GOAL: Extract each line of the data below exactly as written.

MATERIAL:
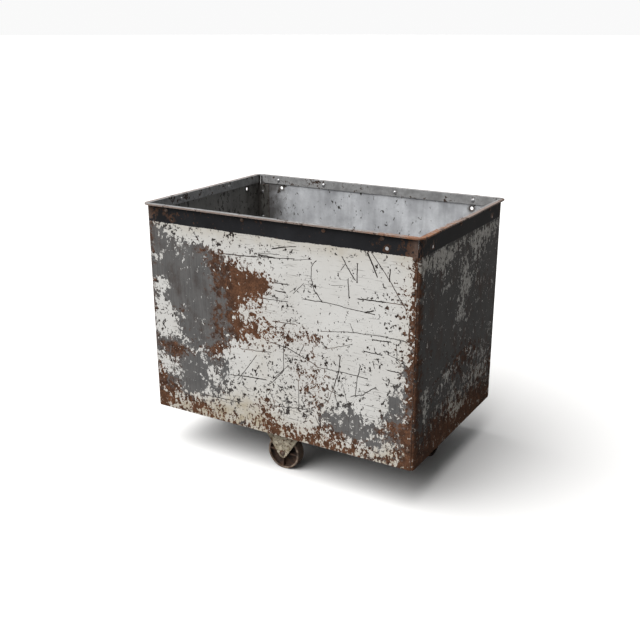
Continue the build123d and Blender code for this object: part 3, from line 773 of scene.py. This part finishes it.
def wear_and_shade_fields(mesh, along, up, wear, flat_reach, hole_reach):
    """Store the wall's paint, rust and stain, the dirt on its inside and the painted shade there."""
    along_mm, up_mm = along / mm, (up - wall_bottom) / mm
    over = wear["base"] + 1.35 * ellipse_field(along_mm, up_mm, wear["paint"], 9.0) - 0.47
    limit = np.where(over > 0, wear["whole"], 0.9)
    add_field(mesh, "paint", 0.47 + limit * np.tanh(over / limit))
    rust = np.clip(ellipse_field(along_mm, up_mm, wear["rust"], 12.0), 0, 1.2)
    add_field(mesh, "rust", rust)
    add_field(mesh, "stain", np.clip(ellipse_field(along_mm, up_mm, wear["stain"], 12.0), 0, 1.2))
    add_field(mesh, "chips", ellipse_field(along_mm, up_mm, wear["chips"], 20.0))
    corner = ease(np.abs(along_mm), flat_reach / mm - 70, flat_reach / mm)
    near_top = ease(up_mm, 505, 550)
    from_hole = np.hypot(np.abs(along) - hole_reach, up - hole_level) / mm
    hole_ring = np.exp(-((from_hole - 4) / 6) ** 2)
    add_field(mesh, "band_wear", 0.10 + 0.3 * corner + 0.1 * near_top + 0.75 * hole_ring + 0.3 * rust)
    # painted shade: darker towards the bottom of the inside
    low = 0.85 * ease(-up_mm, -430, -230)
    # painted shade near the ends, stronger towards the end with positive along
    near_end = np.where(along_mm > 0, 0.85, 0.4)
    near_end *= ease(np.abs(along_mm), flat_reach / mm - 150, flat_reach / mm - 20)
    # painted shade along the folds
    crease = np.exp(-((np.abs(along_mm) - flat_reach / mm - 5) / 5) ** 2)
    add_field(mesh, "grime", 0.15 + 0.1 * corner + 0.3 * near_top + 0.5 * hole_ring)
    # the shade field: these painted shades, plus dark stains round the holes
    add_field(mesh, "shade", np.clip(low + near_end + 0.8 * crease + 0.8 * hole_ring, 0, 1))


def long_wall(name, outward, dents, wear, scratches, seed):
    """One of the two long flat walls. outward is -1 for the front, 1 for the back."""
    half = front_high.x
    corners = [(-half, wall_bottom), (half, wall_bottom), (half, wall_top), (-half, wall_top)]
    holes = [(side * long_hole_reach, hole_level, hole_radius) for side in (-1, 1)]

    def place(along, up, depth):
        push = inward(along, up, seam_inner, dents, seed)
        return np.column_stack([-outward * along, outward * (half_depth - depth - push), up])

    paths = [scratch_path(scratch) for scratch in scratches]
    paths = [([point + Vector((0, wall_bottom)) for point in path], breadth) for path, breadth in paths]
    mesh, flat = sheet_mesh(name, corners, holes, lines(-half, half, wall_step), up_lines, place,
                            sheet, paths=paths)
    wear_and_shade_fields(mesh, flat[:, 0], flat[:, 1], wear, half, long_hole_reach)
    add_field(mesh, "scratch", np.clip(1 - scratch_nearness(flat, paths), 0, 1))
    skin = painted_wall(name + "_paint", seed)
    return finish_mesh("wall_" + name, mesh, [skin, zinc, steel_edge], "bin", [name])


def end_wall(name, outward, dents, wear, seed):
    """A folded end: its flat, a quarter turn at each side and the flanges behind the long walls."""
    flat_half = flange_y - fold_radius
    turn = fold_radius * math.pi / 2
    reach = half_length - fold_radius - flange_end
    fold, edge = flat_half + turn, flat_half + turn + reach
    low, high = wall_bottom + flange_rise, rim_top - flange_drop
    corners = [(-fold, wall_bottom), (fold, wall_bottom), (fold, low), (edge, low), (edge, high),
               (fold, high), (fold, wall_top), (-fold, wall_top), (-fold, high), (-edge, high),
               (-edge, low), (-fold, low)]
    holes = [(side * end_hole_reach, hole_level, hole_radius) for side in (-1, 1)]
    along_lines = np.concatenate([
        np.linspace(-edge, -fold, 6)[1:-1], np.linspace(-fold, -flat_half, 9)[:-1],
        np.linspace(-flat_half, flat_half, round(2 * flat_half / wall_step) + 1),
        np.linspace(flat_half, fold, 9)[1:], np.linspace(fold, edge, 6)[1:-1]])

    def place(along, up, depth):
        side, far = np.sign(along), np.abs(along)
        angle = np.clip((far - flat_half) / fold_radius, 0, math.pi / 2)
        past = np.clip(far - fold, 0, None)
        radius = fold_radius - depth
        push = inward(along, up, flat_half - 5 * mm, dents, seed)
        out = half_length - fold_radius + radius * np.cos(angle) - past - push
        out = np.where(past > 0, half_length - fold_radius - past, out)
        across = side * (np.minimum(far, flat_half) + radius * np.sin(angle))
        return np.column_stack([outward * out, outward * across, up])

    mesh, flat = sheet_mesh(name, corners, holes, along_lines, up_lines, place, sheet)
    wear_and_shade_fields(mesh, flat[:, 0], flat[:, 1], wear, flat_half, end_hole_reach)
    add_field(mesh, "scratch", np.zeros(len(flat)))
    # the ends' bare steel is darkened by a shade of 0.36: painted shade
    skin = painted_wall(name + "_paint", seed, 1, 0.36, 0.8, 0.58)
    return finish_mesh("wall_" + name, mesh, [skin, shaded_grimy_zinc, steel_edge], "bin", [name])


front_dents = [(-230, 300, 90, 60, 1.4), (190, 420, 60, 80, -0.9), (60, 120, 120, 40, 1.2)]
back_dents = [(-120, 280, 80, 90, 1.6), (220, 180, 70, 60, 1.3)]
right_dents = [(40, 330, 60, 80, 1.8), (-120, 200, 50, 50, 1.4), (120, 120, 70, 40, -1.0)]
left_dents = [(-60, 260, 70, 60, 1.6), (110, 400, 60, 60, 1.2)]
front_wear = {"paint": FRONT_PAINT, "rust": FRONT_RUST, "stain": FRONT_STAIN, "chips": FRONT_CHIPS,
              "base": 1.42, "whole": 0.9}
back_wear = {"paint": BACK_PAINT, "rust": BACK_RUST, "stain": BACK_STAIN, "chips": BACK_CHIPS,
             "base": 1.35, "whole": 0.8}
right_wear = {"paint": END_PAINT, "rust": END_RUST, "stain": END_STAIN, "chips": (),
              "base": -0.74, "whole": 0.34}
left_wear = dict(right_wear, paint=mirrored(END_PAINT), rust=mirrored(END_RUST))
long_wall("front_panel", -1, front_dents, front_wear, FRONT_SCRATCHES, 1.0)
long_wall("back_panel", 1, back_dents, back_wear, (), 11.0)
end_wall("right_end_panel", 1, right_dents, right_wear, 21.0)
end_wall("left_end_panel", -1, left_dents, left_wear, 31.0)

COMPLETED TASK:
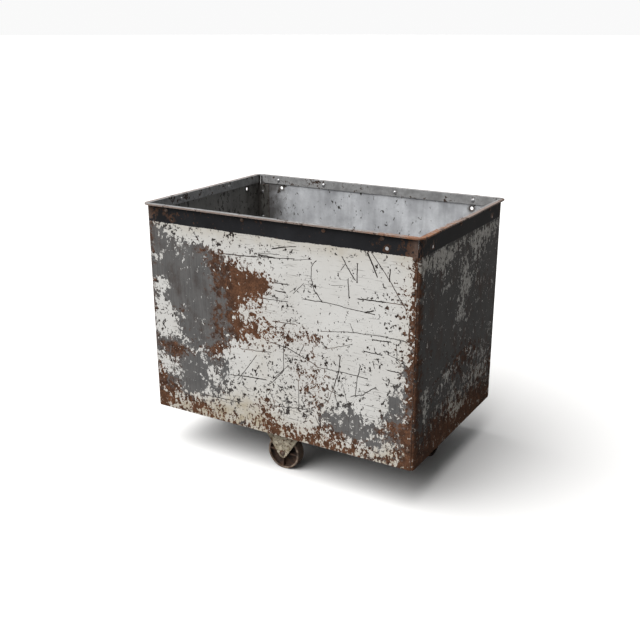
Continue the build123d and Blender code for this object: part 3, from line 773 of scene.py. This part finishes it.
def wear_and_shade_fields(mesh, along, up, wear, flat_reach, hole_reach):
    """Store the wall's paint, rust and stain, the dirt on its inside and the painted shade there."""
    along_mm, up_mm = along / mm, (up - wall_bottom) / mm
    over = wear["base"] + 1.35 * ellipse_field(along_mm, up_mm, wear["paint"], 9.0) - 0.47
    limit = np.where(over > 0, wear["whole"], 0.9)
    add_field(mesh, "paint", 0.47 + limit * np.tanh(over / limit))
    rust = np.clip(ellipse_field(along_mm, up_mm, wear["rust"], 12.0), 0, 1.2)
    add_field(mesh, "rust", rust)
    add_field(mesh, "stain", np.clip(ellipse_field(along_mm, up_mm, wear["stain"], 12.0), 0, 1.2))
    add_field(mesh, "chips", ellipse_field(along_mm, up_mm, wear["chips"], 20.0))
    corner = ease(np.abs(along_mm), flat_reach / mm - 70, flat_reach / mm)
    near_top = ease(up_mm, 505, 550)
    from_hole = np.hypot(np.abs(along) - hole_reach, up - hole_level) / mm
    hole_ring = np.exp(-((from_hole - 4) / 6) ** 2)
    add_field(mesh, "band_wear", 0.10 + 0.3 * corner + 0.1 * near_top + 0.75 * hole_ring + 0.3 * rust)
    # painted shade: darker towards the bottom of the inside
    low = 0.85 * ease(-up_mm, -430, -230)
    # painted shade near the ends, stronger towards the end with positive along
    near_end = np.where(along_mm > 0, 0.85, 0.4)
    near_end *= ease(np.abs(along_mm), flat_reach / mm - 150, flat_reach / mm - 20)
    # painted shade along the folds
    crease = np.exp(-((np.abs(along_mm) - flat_reach / mm - 5) / 5) ** 2)
    add_field(mesh, "grime", 0.15 + 0.1 * corner + 0.3 * near_top + 0.5 * hole_ring)
    # the shade field: these painted shades, plus dark stains round the holes
    add_field(mesh, "shade", np.clip(low + near_end + 0.8 * crease + 0.8 * hole_ring, 0, 1))


def long_wall(name, outward, dents, wear, scratches, seed):
    """One of the two long flat walls. outward is -1 for the front, 1 for the back."""
    half = front_high.x
    corners = [(-half, wall_bottom), (half, wall_bottom), (half, wall_top), (-half, wall_top)]
    holes = [(side * long_hole_reach, hole_level, hole_radius) for side in (-1, 1)]

    def place(along, up, depth):
        push = inward(along, up, seam_inner, dents, seed)
        return np.column_stack([-outward * along, outward * (half_depth - depth - push), up])

    paths = [scratch_path(scratch) for scratch in scratches]
    paths = [([point + Vector((0, wall_bottom)) for point in path], breadth) for path, breadth in paths]
    mesh, flat = sheet_mesh(name, corners, holes, lines(-half, half, wall_step), up_lines, place,
                            sheet, paths=paths)
    wear_and_shade_fields(mesh, flat[:, 0], flat[:, 1], wear, half, long_hole_reach)
    add_field(mesh, "scratch", np.clip(1 - scratch_nearness(flat, paths), 0, 1))
    skin = painted_wall(name + "_paint", seed)
    return finish_mesh("wall_" + name, mesh, [skin, zinc, steel_edge], "bin", [name])


def end_wall(name, outward, dents, wear, seed):
    """A folded end: its flat, a quarter turn at each side and the flanges behind the long walls."""
    flat_half = flange_y - fold_radius
    turn = fold_radius * math.pi / 2
    reach = half_length - fold_radius - flange_end
    fold, edge = flat_half + turn, flat_half + turn + reach
    low, high = wall_bottom + flange_rise, rim_top - flange_drop
    corners = [(-fold, wall_bottom), (fold, wall_bottom), (fold, low), (edge, low), (edge, high),
               (fold, high), (fold, wall_top), (-fold, wall_top), (-fold, high), (-edge, high),
               (-edge, low), (-fold, low)]
    holes = [(side * end_hole_reach, hole_level, hole_radius) for side in (-1, 1)]
    along_lines = np.concatenate([
        np.linspace(-edge, -fold, 6)[1:-1], np.linspace(-fold, -flat_half, 9)[:-1],
        np.linspace(-flat_half, flat_half, round(2 * flat_half / wall_step) + 1),
        np.linspace(flat_half, fold, 9)[1:], np.linspace(fold, edge, 6)[1:-1]])

    def place(along, up, depth):
        side, far = np.sign(along), np.abs(along)
        angle = np.clip((far - flat_half) / fold_radius, 0, math.pi / 2)
        past = np.clip(far - fold, 0, None)
        radius = fold_radius - depth
        push = inward(along, up, flat_half - 5 * mm, dents, seed)
        out = half_length - fold_radius + radius * np.cos(angle) - past - push
        out = np.where(past > 0, half_length - fold_radius - past, out)
        across = side * (np.minimum(far, flat_half) + radius * np.sin(angle))
        return np.column_stack([outward * out, outward * across, up])

    mesh, flat = sheet_mesh(name, corners, holes, along_lines, up_lines, place, sheet)
    wear_and_shade_fields(mesh, flat[:, 0], flat[:, 1], wear, flat_half, end_hole_reach)
    add_field(mesh, "scratch", np.zeros(len(flat)))
    # the ends' bare steel is darkened by a shade of 0.36: painted shade
    skin = painted_wall(name + "_paint", seed, 1, 0.36, 0.8, 0.58)
    return finish_mesh("wall_" + name, mesh, [skin, shaded_grimy_zinc, steel_edge], "bin", [name])


front_dents = [(-230, 300, 90, 60, 1.4), (190, 420, 60, 80, -0.9), (60, 120, 120, 40, 1.2)]
back_dents = [(-120, 280, 80, 90, 1.6), (220, 180, 70, 60, 1.3)]
right_dents = [(40, 330, 60, 80, 1.8), (-120, 200, 50, 50, 1.4), (120, 120, 70, 40, -1.0)]
left_dents = [(-60, 260, 70, 60, 1.6), (110, 400, 60, 60, 1.2)]
front_wear = {"paint": FRONT_PAINT, "rust": FRONT_RUST, "stain": FRONT_STAIN, "chips": FRONT_CHIPS,
              "base": 1.42, "whole": 0.9}
back_wear = {"paint": BACK_PAINT, "rust": BACK_RUST, "stain": BACK_STAIN, "chips": BACK_CHIPS,
             "base": 1.35, "whole": 0.8}
right_wear = {"paint": END_PAINT, "rust": END_RUST, "stain": END_STAIN, "chips": (),
              "base": -0.74, "whole": 0.34}
left_wear = dict(right_wear, paint=mirrored(END_PAINT), rust=mirrored(END_RUST))
long_wall("front_panel", -1, front_dents, front_wear, FRONT_SCRATCHES, 1.0)
long_wall("back_panel", 1, back_dents, back_wear, (), 11.0)
end_wall("right_end_panel", 1, right_dents, right_wear, 21.0)
end_wall("left_end_panel", -1, left_dents, left_wear, 31.0)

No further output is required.